Wahid Sabillah's

Personal Blog

Ini Masalah Eksistensi

Leave a Comment
Kemarin salah seorang teman berkicau dan lewat di linimasa. Ia berkicau tentang susahnya mencari kerja di Jakarta. Dan beberapa hari yang lalu juga saya menemukan curhatan teman tentang susahnya mencari pekerjaan. Padahal menurut beberapa teman HR malah mereka yang susah mencari karyawan. Lalu mengapa kedua-dua nya mengalami kesusahan? pasti ada yang salah.

Usut diusut ternyata semua itu kembali kepada sumber daya manusia yang tidak mumpuni. Ditambah lagi banyak orang yang ingin cross pekerjaan dari pendidikannya. Contohnya seperti saya, lulusan IT ingin bekerja di Media, dan beberapa teman saya yang dari Media ingin bekerja di IT. Inilah masalah timbulnya susah mencari kerja dan mencari karyawan. Kendati sebenarnya mereka yang mencoba keluar dari bidang pendidikannya punya kompetensi yang baik, kebanyakan perusahaan masih mencari orang yang benar-benar sesuai pendidikannya.

Bagi sebagian mahasiswa yang baru lulus, ini adalah sebuah momok yang menakutkan. Bukan masalah uang, tetapi di rumah berhari-hari tanpa mengerjakan sesuatu merupakan masalah eksistensial. Namun masalah eksistensi ini bisa diredam sebenarnya dengan berkarya. Menyalurkan hobi, membantu pekerjaan rumah misalnya, walaupun sedikit namun kegiatan tersebut mampu meredam kepanikan seseorang akan eksistensinya ketika menyandang gelar sebagai pengangguran.
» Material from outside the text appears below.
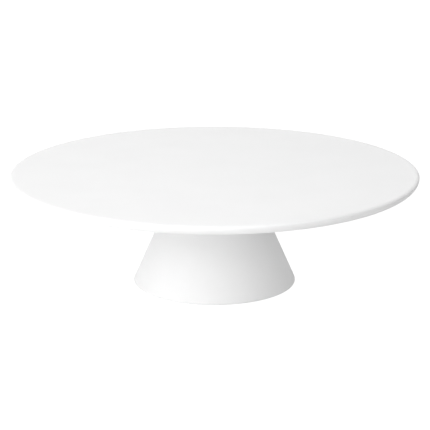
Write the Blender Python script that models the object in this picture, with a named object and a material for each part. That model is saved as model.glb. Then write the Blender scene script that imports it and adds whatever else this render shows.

Jujur saja selepas saya tidak bisa membuktikan perkataan saya kepada orangtua kalau bisnis yang saya bangun bersama teman-teman akan berjalan ternyata mengalami kebangkrutan membuat saya down, apalagi ditambah melihat teman-teman yang sebelumnya bekerja kemudian mendapatkan pekerjaan --sedangkan saya malah keluar dari pekerjaan. Dan ketika saya berusaha mencari pekerjaan lagi malahan terasa amat susah. Namun saya tidak mau menjadi pribadi yang full time pengangguran, saya punya agenda rutin setiap harinya. Pagi saya membantu Ibu mencuci pakaian --pake mesin cuci, kemudian mengantar Ibu ke langganan jahit atau belanja ke pasar, dan kalau senggang saya membaca buku, artikel, main piano atau menulis. Dengan begitu kepanikan saya sebagai manusia penyandang gelar pengangguran sedikit berkurang.

Banyak dari mereka yang pengangguran merasa putus asa karena tidak mendapat pekerjaan, tetapi banyak juga yang akhirnya mereka bisa meningkatkan eksistensi mereka lagi. Contohnya seperti teman saya yang sudah menganggur selama setengah tahun, namun terus berikhtiar dan akhirnya berhasil masuk ke perusahaan multinasional besar. Kesabarannya membuahkan hasil yang nyata, perjuangannya berhasil, dan ia mampu membuktikan kepada orang-orang kalau ia punya potensi lebih.

Setelah saya bertemu keluarga dari teman saya tersebut dan berbincang, ternyata faktor terbesar yang membuat seseorang pengangguran merasa tertekan adalah dari orangtuanya. Ibu dari teman saya itu bercerita kepada saya, selama teman saya menganggur, Ibu nya selalu memberikan support kepadanya, tidak pernah sekalipun Ibu nya bertanya "Kapan kamu kerja?". Ibu nya selalu punya cara untuk membesarkan hati sang anak yang notabene berkali-kali ditolak di perusahaan yang ia lamar. Ingat, seseorang yang sedang menganggur mempunyai beban mental yang besar, beban eksistensi kepada sekitar, dan jangan menambah beban mereka dengan pertanyaan atau ledekan yang menjatuhkan.

Di akhir tulisan ini saya ingin menguatkan diri saya lagi untuk selalu ingat kalau Tuhan punya waktu yang tepat untuk hambanya. Termasuk masalah mendapatkan pekerjaan. Masalah rezeki setelah kita berusaha maksimal biarkan Tuhan yang mengatur. Do our best and let God do the rest.